Updated: April 24, 2025
The Impossible Ask of Delivering World-class CX at Scale While Cutting Costs; and the AI Promise
The Impossible Ask of Delivering World-class CX at Scale While Cutting Costs; and the AI Promise

The Modern Customer Service Paradox

In almost a decade of crafting AI solutions for CX teams across industries globally, I’ve never seen a more challenging environment than what CX leaders are facing today. In almost all of my conversations with leaders from across the world, I hear about similar frustrations – they are being handed what seems like an impossible task: deliver world-class, personalized service at unprecedented scale while simultaneously dramatically cutting costs.

The New CX Mandate - A Paradox Customer service is expected to be world-class and handle volumes higher than ever; while operating with budgets tighter than ever.

Today CX challenges are just another efficiency problem. It’s two opposing forces creating a fundamental tension that traditional customer service models simply weren’t designed to resolve. And beneath this tension lies a deeper truth:

The way customer service has been designed and structured for decades is increasingly misaligned with what both customers and businesses need in the new reality.

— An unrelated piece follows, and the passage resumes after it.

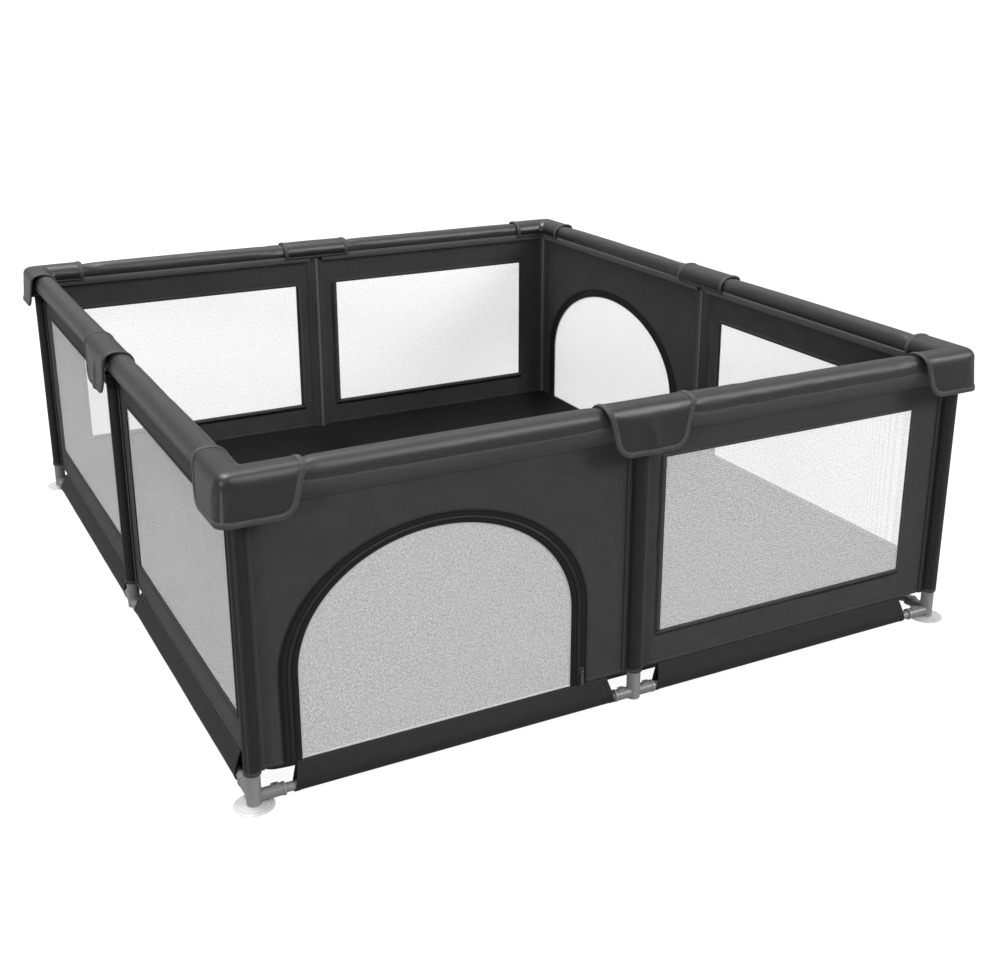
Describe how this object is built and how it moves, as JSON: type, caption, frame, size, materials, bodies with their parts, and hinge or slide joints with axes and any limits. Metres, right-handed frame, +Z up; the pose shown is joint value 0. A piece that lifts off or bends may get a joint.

The Limitations of Traditional Service Models

The painful reality is that legacy customer service operations are expensive, inflexible, and increasingly unsustainable:

  • A single inbound call costs between $8-15 to handle (Callin.io)
  • Staffing 24/7 support can cost $28-38 per representative per hour (Worldwidecallcenters.com)
  • The industry faces 30-45% turnover rates (nearly triple the national average) (Nextiva)
  • Representatives can only handle one interaction at a time, creating bottlenecks

I’ve watched countless organizations try to solve this equation by applying traditional fixes: training representatives faster, optimizing scripts, adding more self-service options. But these approaches only chip away at the edges of a fundamentally broken model. The root cause runs deeper:

Traditional customer service was architected around minimizing internal costs rather than minimizing customer effort.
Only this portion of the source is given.